The managing director of the Swazi Observer group Alpheous Nxumalo has told his newspaper’s
readers that he will not allow prodemocracy voices to be published.
This comes at the end of a year when editors at the
newspaper, in effect owned by King Mswati III, sub-Saharan Africa’s last
absolute monarch, were suspended from duty after claims from bosses they had
not been following the original mandate of the newspaper.
Nxumalo, writing in the Observer on Friday (11 January 2013), said democracy activists were
trying to ‘subvert the national institutions such as the monarchy and the
government in order to advance the agenda of radicalising the Swazi nation’.
He said that media had been used ‘to attack the government
and other subordinates institutions with impunities. This has all been done in
the name of freedom of press. I submit
that media freedom should not be an instrument for subversive manipulation of
society.’
He added, ‘I will not submit to a mandate in
contradiction with the mandate of the Swazi monarchy and its subsidiary
institutions.’
Writing about what he called ‘press freedom’, he said,
‘It should not be an instrument to undermine legitimately constituted
authority.’
He added, ‘However, the media house that I work for shall
never be part of the networks whose agenda is to undermine, denigrate and
subvert the minds and the hearts of the Swazis –no, not under our watch. Media
freedoms without media responsibilities are media witchcraft (butsakatsi).’

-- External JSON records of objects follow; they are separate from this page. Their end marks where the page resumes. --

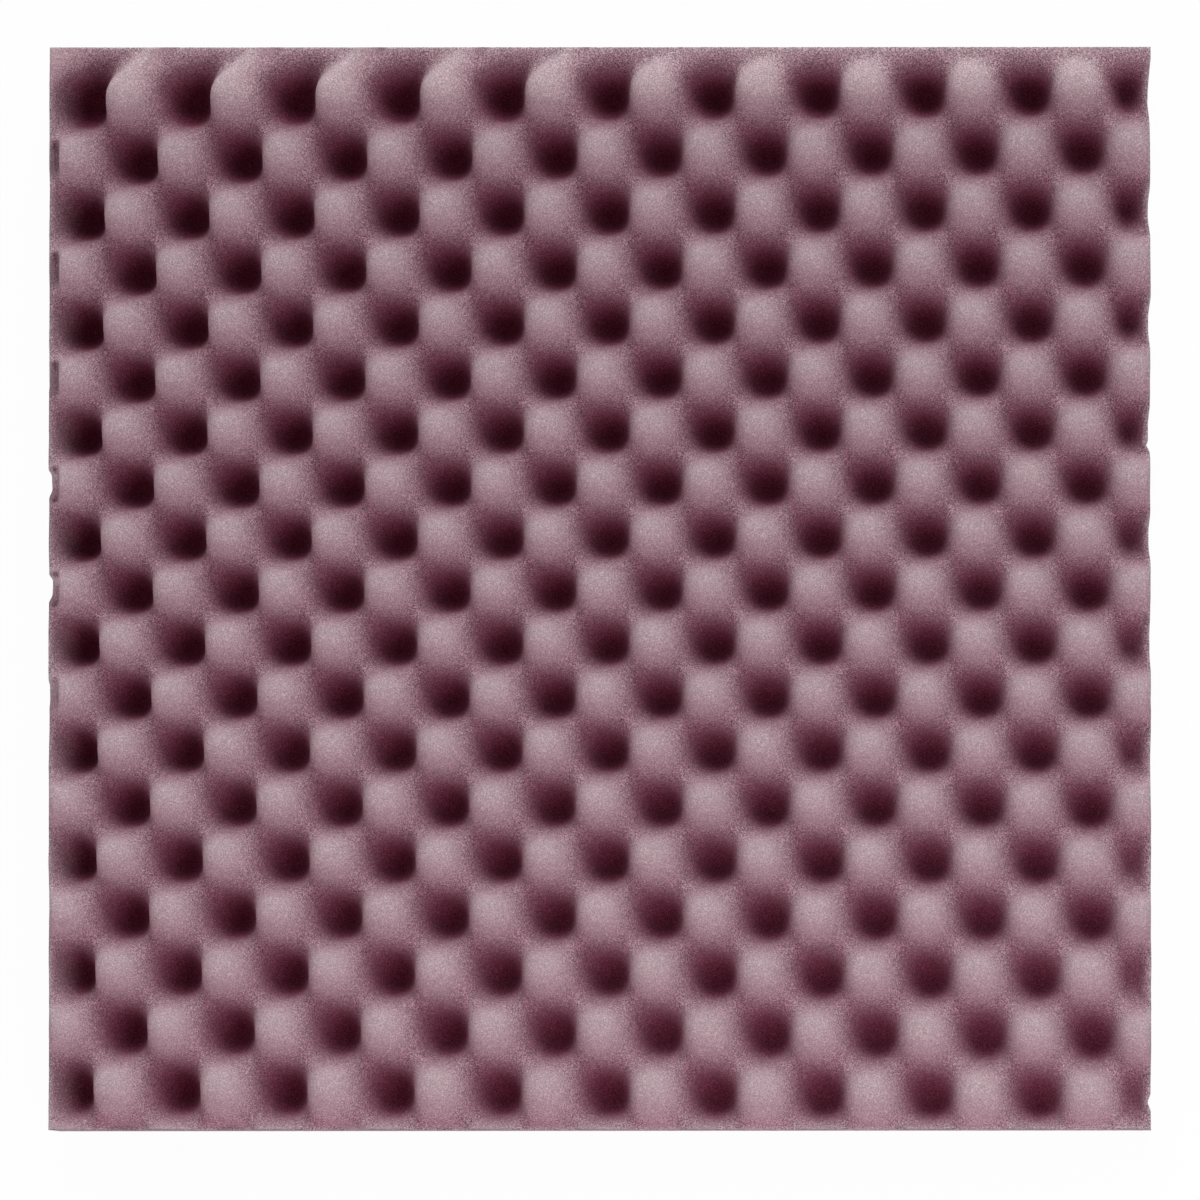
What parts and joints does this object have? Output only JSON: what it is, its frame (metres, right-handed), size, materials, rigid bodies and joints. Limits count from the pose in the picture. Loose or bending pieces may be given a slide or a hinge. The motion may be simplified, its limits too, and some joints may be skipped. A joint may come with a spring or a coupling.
{
  "type": "acoustic foam panel",
  "caption": "Square sound-absorbing foam tile with an egg-crate front and a self-adhesive back under a split peel-off liner.",
  "frame": {"origin": "centre of the panel's flat back, on the underside of the release liner", "axes": "+Z out of the egg-crate front, the way sound comes in; +X to the right and +Y up when the panel hangs on a wall and is seen from the front"},
  "size_m": [0.5, 0.491, 0.0503],
  "materials": {
    "foam": "matte open-cell polyurethane foam, dusty burgundy",
    "adhesive": "tacky pressure-sensitive acrylic film with a cloudy sheen",
    "liner": "silicone-coated release paper, satin"
  },
  "bodies": {
    "panel": {"foam_slab": "foam", "adhesive_film": "adhesive"},
    "liner_wide": {"release_liner_wide": "liner"},
    "liner_narrow": {"release_liner_narrow": "liner"}
  },
  "joints": [
    {"name": "peel_wide", "type": "slide", "parent": "panel", "child": "liner_wide", "axis": [-1, 0, 0], "range_m": [0, 0.32]},
    {"name": "peel_narrow", "type": "slide", "parent": "panel", "child": "liner_narrow", "axis": [1, 0, 0], "range_m": [0, 0.2]}
  ]
}
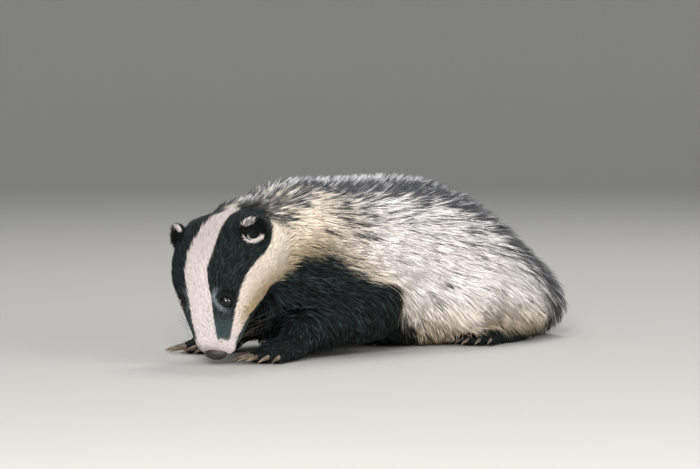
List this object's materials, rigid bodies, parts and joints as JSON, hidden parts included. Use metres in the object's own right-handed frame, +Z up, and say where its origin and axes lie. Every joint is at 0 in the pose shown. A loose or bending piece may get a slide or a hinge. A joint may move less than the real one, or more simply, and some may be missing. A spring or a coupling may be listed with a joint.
{
  "type": "european badger model",
  "caption": "Life-size still model of a European badger crouched low with its nose at the ground and its head turned a little to its left.",
  "frame": {"origin": "on the floor, under the middle of the model's bounding box", "axes": "the nose points to -Y and the tail lies at +Y, the animal's left is +X and +Z is up"},
  "size_m": [0.2246, 0.6394, 0.1915],
  "materials": {
    "face_coat": "short smooth hair, white with a black stripe through each eye",
    "grey_coat": "long coarse hair, pale at the root and tip with a dark band between",
    "dark_coat": "short dense hair, nearly black",
    "nose_skin": "moist bare skin, black",
    "eye": "wet gloss, nearly black"
  },
  "bodies": {
    "root": {"head": "face_coat", "lower_jaw": "face_coat", "nose": "nose_skin", "eye_left": "eye", "eye_right": "eye", "ear_left": "dark_coat", "ear_right": "dark_coat", "neck": "grey_coat", "torso_front": "grey_coat", "torso_rear": "grey_coat", "tail": "grey_coat", "foreleg_left": "dark_coat", "foreleg_right": "dark_coat", "hindleg_left": "dark_coat", "hindleg_right": "dark_coat", "forepaw_left": "dark_coat", "forepaw_right": "dark_coat", "hindpaw_left": "dark_coat", "hindpaw_right": "dark_coat"}
  },
  "joints": []
}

He went on, ‘Insulting the monarchy and radicalising the
Swazi nation against the institutions of the monarchy, will never democratise
Swaziland.’
The Media Institute of Southern Africa (MISA) Swaziland
chapter, a media monitoring organisation that promotes freedom of speech, last month
criticised the Observer for failures
in press freedom.
In a statement, it said during 2012, ‘The Swazi Observer Group of Newspapers
proprietor also suspended editors of its daily and weekly papers on the
allegation of not carrying out the newspaper’s original mandate. Six months
later, MISA and stakeholders are still waiting with bated breath for the
findings of the investigations and closure of the matter. The continued
extension of their suspension amounts to violation of their constitutional
right to media freedom.’
In his article Nxumalo said, ‘So, in 2013, we will
continue to safeguard the original mandate of the institutions that we have
been deployed to safeguard and shall do so without fear or favour.’